There are a few exercises after each grammar point/reading/dialogue (usually there are 2 grammar points in a chapter, and 2 dialogues, plus at least 1 reading later on), which have their answers at the end of the book, so you can try yourself and then correct the answers. The textbook has even more for further practice.

The audio is nice, they speak rather slowly and clearly, so you can hear all the sounds. It becomes "more natural" when the book goes on, but I've learned that trying to imitate the natives' accent always helps. So try to learn the new words and read out loud with the speaker, it helps a lot. I've found that in an isolated environment (i.e. any, except if you're living in either Albania or Kosovo - the Albanians abroad tend to live in a community and know each other, rarely speak very well any other language, let alone more than one, plus I have no idea why, but it makes them have a really low opinion of you if you say you're from the Balkans and you're a girl; I've also seen [or rather, heard on the street] only 2 Albanian girls for almost 3 years and a half, and lots and lots of guys. Maybe it's just me, but that's a topic for another discussion), the "imitation" of their accent is the one that helps you the most to learn to pronounce words correctly, as there is nobody to correct you all the time, or you have really little chance to speak to anyone, unless you're having many Albanian friends. In this way you get used to the sounds, the letters, how the language sounds with the stresses (you start guessing them right after a while).

I'll be honest with you - the last chapter has 3 writing excercises to fill in the gaps, one for nouns/adjectives, one for verbs, one for pronouns, which I still haven't done, as I didn't feel like I had the right knowledge back then. As I mentioned, I still haven't finished my third time with that book, so probably now I'll be able to make them in an ok way. The thing is that everytime you go over that book, you continue to learn new and new things. So you have to be really determined and patient, because the more you know, the easier it becomes.

Now, people study in a different way - I'm the old-fashioned student that loves to read, write and gasp all the grammar aspects, in order to start writing and speaking.
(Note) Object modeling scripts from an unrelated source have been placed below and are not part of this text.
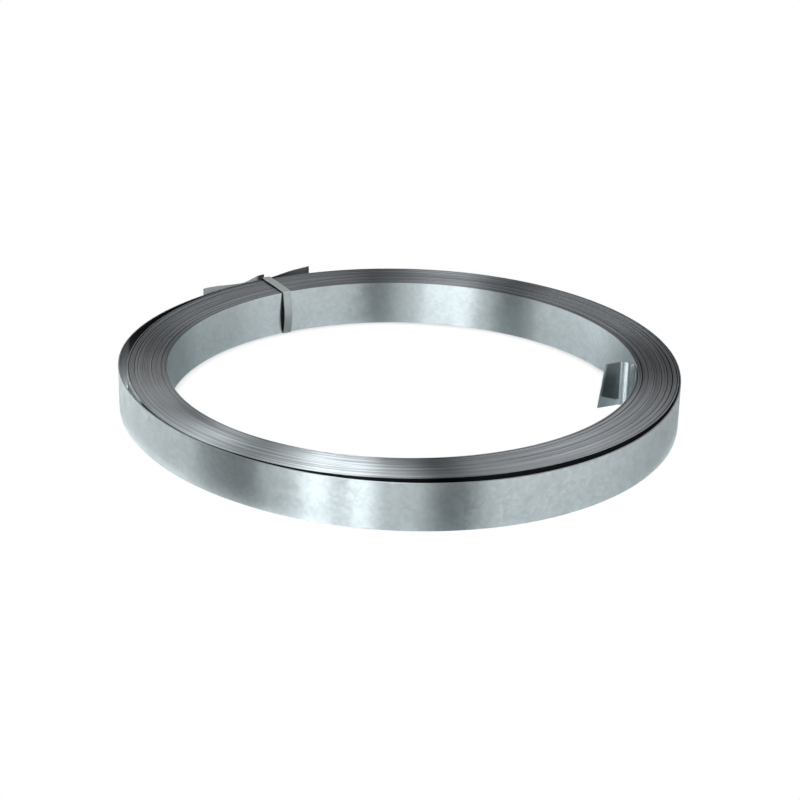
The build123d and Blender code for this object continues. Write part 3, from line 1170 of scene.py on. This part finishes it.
class STEEL_OT_tie(bpy.types.Operator):
    """Makes the tie strap with its tail"""

    bl_idname = "steel_coil.tie"
    bl_label = "Tie strap"

    def execute(self, context):
        scene = context.scene
        piece = tie_piece(scene.coil_tie, scene.coil_strip, [dull_zinc_band(scene.coil_finish)])
        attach(piece, BODY)
        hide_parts("tie_strap")
        return {"FINISHED"}


class STEEL_OT_studio(bpy.types.Operator):
    """Makes the floor, the light and the camera"""

    bl_idname = "steel_coil.studio"
    bl_label = "Studio"

    def execute(self, context):
        scene = context.scene
        pale_floor(scene.coil_finish)
        light_tent(scene.coil_studio)
        room(scene.coil_studio)
        camera()
        scene.view_settings.view_transform = "Standard"
        return {"FINISHED"}


class VIEW3D_PT_steel_coil(bpy.types.Panel):
    """Lists the coil's sizes and the steps that build it"""

    bl_idname = "VIEW3D_PT_steel_coil"
    bl_label = "Steel coil"
    bl_space_type = "VIEW_3D"
    bl_region_type = "UI"
    bl_category = "Steel coil"

    def draw(self, context):
        scene = context.scene
        for group in (scene.coil_strip, scene.coil_tie, scene.coil_finish, scene.coil_studio):
            box = self.layout.box()
            for key in group.bl_rna.properties.keys():
                if key not in ("rna_type", "name"):
                    box.prop(group, key)
        for step in STEPS:
            self.layout.operator(step.bl_idname)


GROUPS = {
    "coil_strip": StripSizes,
    "coil_tie": TieSizes,
    "coil_finish": Finishes,
    "coil_studio": StudioLevels,
}
STEPS = (STEEL_OT_strip, STEEL_OT_tie, STEEL_OT_studio)


def register():
    """Adds the groups of settings, the operators and the panel to Blender"""
    for name, group in GROUPS.items():
        bpy.utils.register_class(group)
        setattr(bpy.types.Scene, name, bpy.props.PointerProperty(type=group))
    for step in STEPS:
        bpy.utils.register_class(step)
    bpy.utils.register_class(VIEW3D_PT_steel_coil)


def unregister():
    """Takes them away again, in the opposite order"""
    bpy.utils.unregister_class(VIEW3D_PT_steel_coil)
    for step in reversed(STEPS):
        bpy.utils.unregister_class(step)
    for name, group in GROUPS.items():
        delattr(bpy.types.Scene, name)
        bpy.utils.unregister_class(group)


def main():
    """Registers the add-on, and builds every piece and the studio"""
    register()
    bpy.ops.steel_coil.strip()
    bpy.ops.steel_coil.tie()
    bpy.ops.steel_coil.studio()


if __name__ == "__main__":
    main()
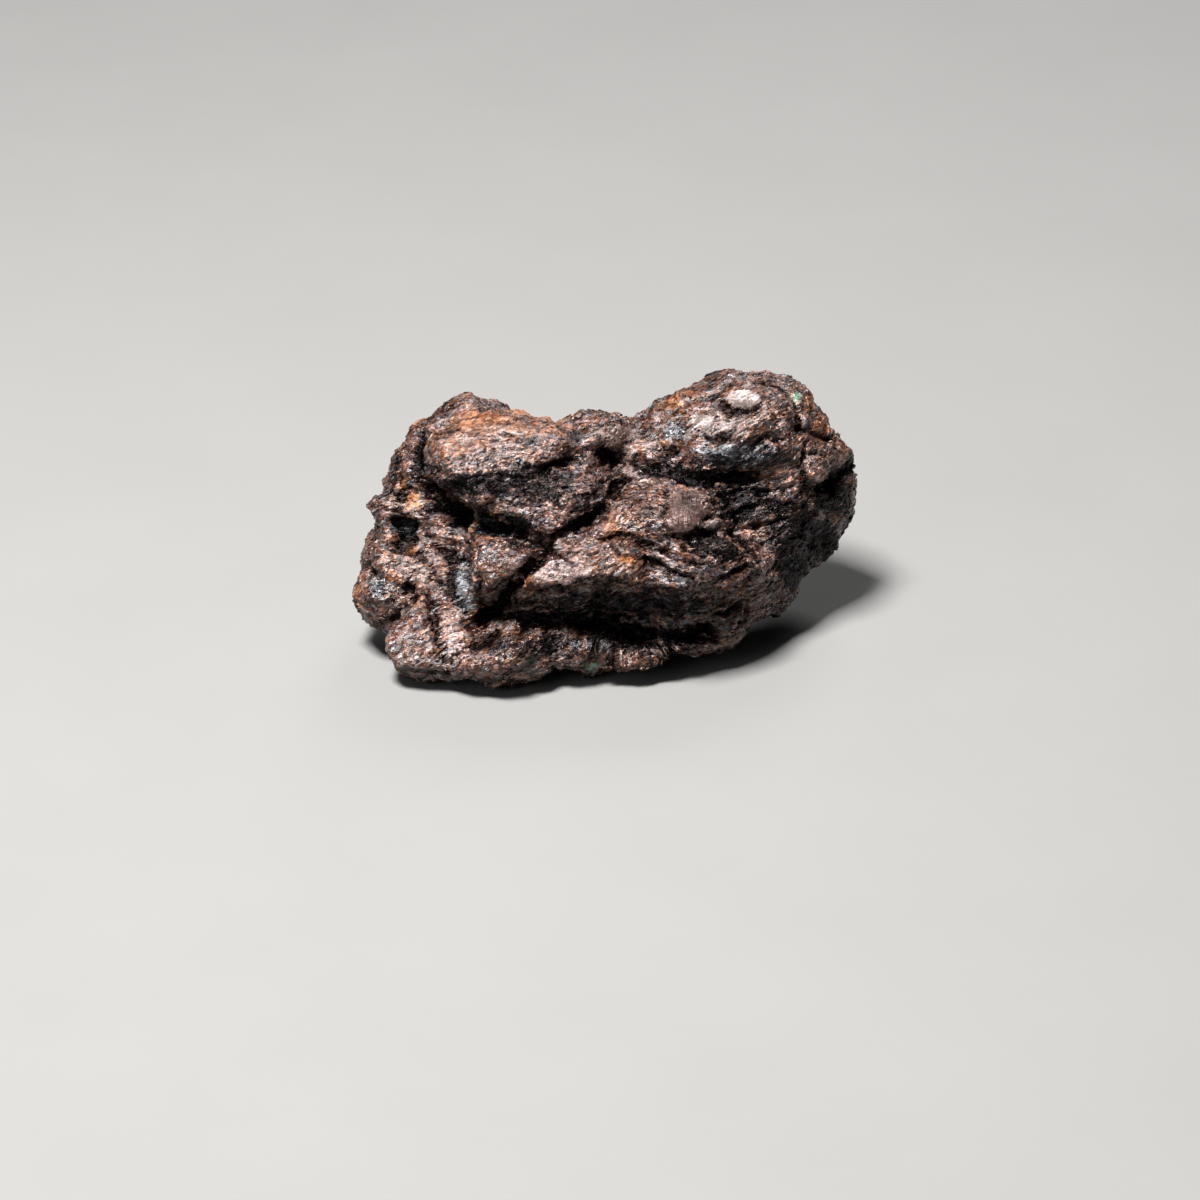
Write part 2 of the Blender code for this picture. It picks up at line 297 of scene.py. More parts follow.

I have to know WHY - and I ask questions that sometimes are hard to explain/understand even for natives, I have a talent. If you're the other type that just listens a lot and can say lots of different combinations of the words they know, even if they're not many, then learn in your own way. I've always been awful for learning vocabulary unless I put it in context, so I gave up on the latter way a long, long time ago.

That's it for now, hope it's not that bad.

Faleminderit për vëmendjen, mirupafshim!


  1. Hey! Join the club!!!
    the book is really good, I've finished it too. Agree with you on all the points. Now we are on our own.... Hector Campos promised "Advancing in Albanian" , which is discovering Albanian 2, to be pressed this January, but I cannot find it. I emailed him. Yes, I am crazy for Albanian:))
    The problem I have, I am socially isolated... I live in New York, but... I know no one Albanian.... Online... they seem to me a kind of a very closed community... I am already thinking about having an imaginary Albanian friend:)))
    we will not give up!

    1. Hey, thank you for your comment. I hope they publish another book too, as the resources are rather scarce. I'd recommend you "Colloquial Albanian - A Complete Course for Beginners" by the same authors, if you haven't checked it out already. It covers similar things, so that is more practice, but there are also a few different grammar points that they discuss. Learning Albanian is pretty much mixing and matching, so there is always something new to learn.

      As for the Albanians - try joining some learners' groups online (mainly on Facebook, if you use it), they usually are more "friendly" towards each other, you can meet other learners, and Albanians willing to help you learn too, plus they tend to share resources there. The real-life ones abroad are rather closed community, you're right - but on the other hand, if you know one, you could meet everyone else.

      Hope that helps, and good luck!